§ **DATASET EXCERPT**:
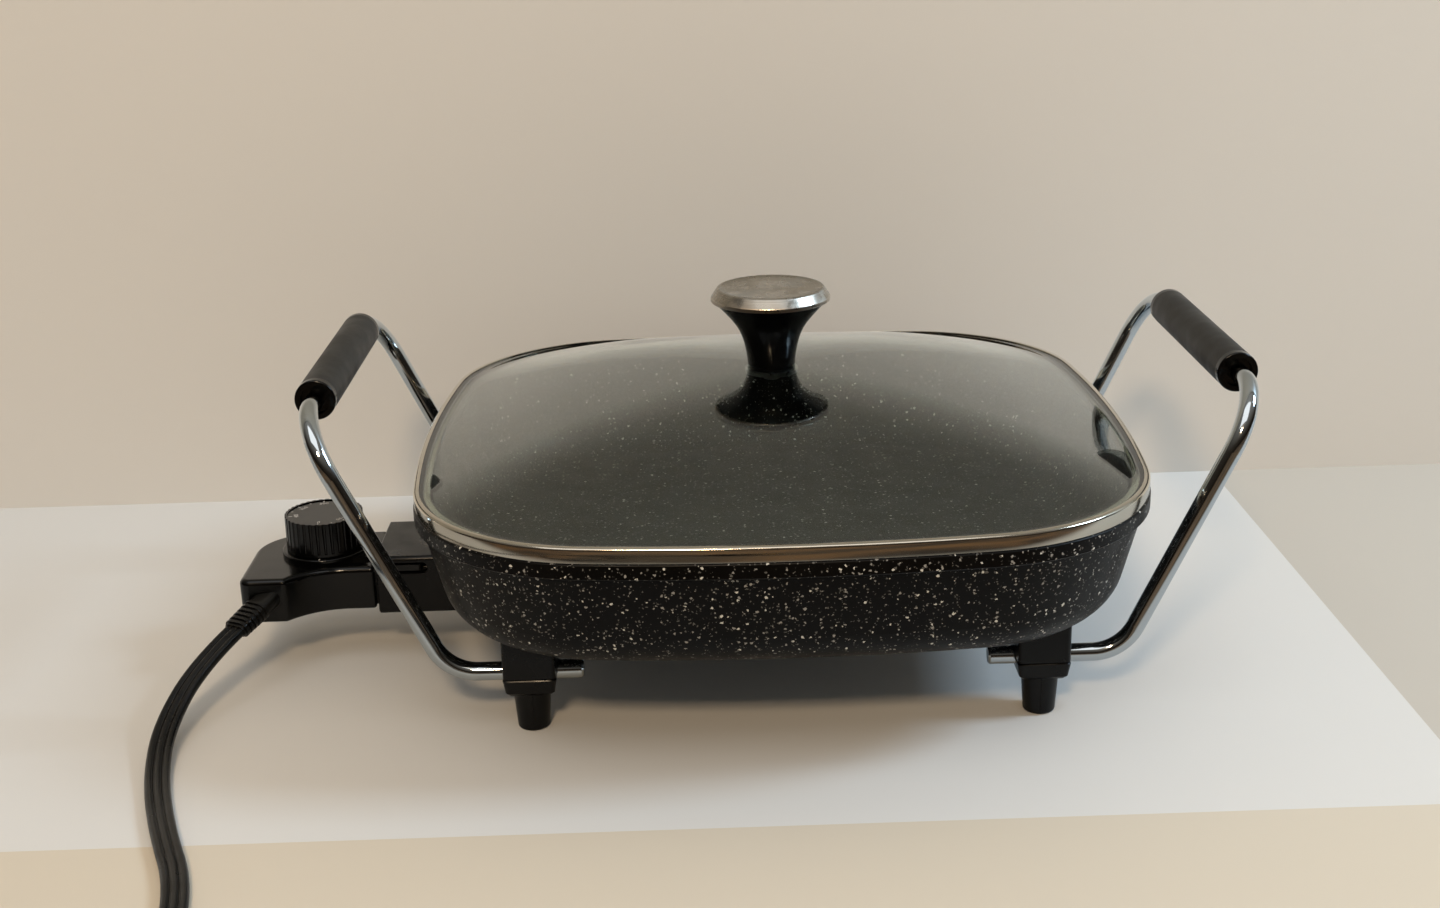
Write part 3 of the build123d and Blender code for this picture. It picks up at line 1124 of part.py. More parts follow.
def cord_piece(name, route):
    """A flat cord along a route of straight runs joined by the widest arcs that the runs allow."""
    points = [Vector(*place(*point)) for point in route]
    runs = [after - before for before, after in zip(points, points[1:])]
    radii = []
    for run, following in zip(runs, runs[1:]):
        half_turn = radians(run.get_angle(following)) / 2
        radii.append(ARC_SHARE * min(run.length, following.length) / tan(half_turn))
    path = FilletPolyline(*points, radius=radii, mode=Mode.PRIVATE)
    heading = runs[0].normalized()
    start = Plane(origin=points[0], x_dir=(heading.Y, -heading.X, 0), z_dir=heading)
    with BuildPart() as tube:
        with BuildSketch(start):
            RectangleRounded(CORD_WIDTH, CORD_THICKNESS, CORD_EDGE)
        sweep(path=path)
        section = CORD_WIDTH * CORD_THICKNESS - (4 - pi) * CORD_EDGE**2
        print(
            f"{name}: length {path.length:.1f}, tightest {min(radii) / CORD_WIDTH:.1f} widths, "
            f"runs {[round(run.length, 1) for run in runs]}, radii {[round(r, 1) for r in radii]}, "
            f"volume / (section x length) {tube.part.volume / (section * path.length):.4f}"
        )
        with BuildSketch(level(0)):
            with Locations(COIL_CENTRE):
                Circle(coil_outer)
        extrude(amount=COIL_LIFT + COIL_HEIGHT, mode=Mode.SUBTRACT)
    finish(tube, name)


relief_end = relief_plane.origin + relief_plane.z_dir * RELIEF_LENGTH
cord_start = (relief_end.X - PAN_X, relief_end.Y, relief_end.Z)
cord_piece("cord_tube", tuple(reversed((cord_start, *CORD_ROUTE))))
cord_piece("cord_tail", TAIL_ROUTE)
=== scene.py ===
"""Square electric skillet with a glass lid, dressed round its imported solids."""

import json
import math

import bmesh
import bpy
from mathutils import Matrix, Vector


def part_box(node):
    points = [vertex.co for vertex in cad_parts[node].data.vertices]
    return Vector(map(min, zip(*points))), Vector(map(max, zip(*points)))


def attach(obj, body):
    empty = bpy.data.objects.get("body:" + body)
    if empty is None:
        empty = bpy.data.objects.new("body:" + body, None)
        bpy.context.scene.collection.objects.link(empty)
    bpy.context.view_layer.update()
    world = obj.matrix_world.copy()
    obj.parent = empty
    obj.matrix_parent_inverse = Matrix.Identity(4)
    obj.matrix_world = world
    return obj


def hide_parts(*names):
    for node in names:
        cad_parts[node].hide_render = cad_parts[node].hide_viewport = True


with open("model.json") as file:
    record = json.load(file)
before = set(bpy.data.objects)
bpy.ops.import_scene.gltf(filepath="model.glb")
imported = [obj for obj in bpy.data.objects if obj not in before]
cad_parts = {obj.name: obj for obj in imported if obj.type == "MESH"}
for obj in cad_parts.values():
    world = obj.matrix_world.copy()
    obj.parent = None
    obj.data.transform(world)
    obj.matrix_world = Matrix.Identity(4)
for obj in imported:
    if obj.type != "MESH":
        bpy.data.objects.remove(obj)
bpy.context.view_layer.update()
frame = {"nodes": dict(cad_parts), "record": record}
nodes = frame["nodes"]

MM = 0.001
pan_low, pan_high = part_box("pan_body")
PAN_X = (pan_low[0] + pan_high[0]) / 2     # middle of the pan in the row frame


def from_pan(x, y, z):
    """A point given in millimetres from the middle of the pan."""
    return Vector((PAN_X + x * MM, y * MM, z * MM))


# ---------------------------------------------------------------- colours and nodes
WEAR_SPREAD = (0.36, 0.64)     # the part of a noise's range in which most of it lies
WEAR_DETAIL = 4.0


def linear(hex_colour):
    """A linear colour with alpha 1 from an sRGB hex value."""
    channels = [int(hex_colour[i : i + 2], 16) / 255 for i in (1, 3, 5)]
    return (*[c / 12.92 if c <= 0.04045 else ((c + 0.055) / 1.055) ** 2.4 for c in channels], 1.0)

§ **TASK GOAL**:
Your task is to extract exactly the lines starting at the line with "relief_end = relief_plane.origin" and ending at the line with "obj.parent = None", including both ends, and no other lines.

§ **EXPECTED ANSWER**:
relief_end = relief_plane.origin + relief_plane.z_dir * RELIEF_LENGTH
cord_start = (relief_end.X - PAN_X, relief_end.Y, relief_end.Z)
cord_piece("cord_tube", tuple(reversed((cord_start, *CORD_ROUTE))))
cord_piece("cord_tail", TAIL_ROUTE)
=== scene.py ===
"""Square electric skillet with a glass lid, dressed round its imported solids."""

import json
import math

import bmesh
import bpy
from mathutils import Matrix, Vector


def part_box(node):
    points = [vertex.co for vertex in cad_parts[node].data.vertices]
    return Vector(map(min, zip(*points))), Vector(map(max, zip(*points)))


def attach(obj, body):
    empty = bpy.data.objects.get("body:" + body)
    if empty is None:
        empty = bpy.data.objects.new("body:" + body, None)
        bpy.context.scene.collection.objects.link(empty)
    bpy.context.view_layer.update()
    world = obj.matrix_world.copy()
    obj.parent = empty
    obj.matrix_parent_inverse = Matrix.Identity(4)
    obj.matrix_world = world
    return obj


def hide_parts(*names):
    for node in names:
        cad_parts[node].hide_render = cad_parts[node].hide_viewport = True


with open("model.json") as file:
    record = json.load(file)
before = set(bpy.data.objects)
bpy.ops.import_scene.gltf(filepath="model.glb")
imported = [obj for obj in bpy.data.objects if obj not in before]
cad_parts = {obj.name: obj for obj in imported if obj.type == "MESH"}
for obj in cad_parts.values():
    world = obj.matrix_world.copy()
    obj.parent = None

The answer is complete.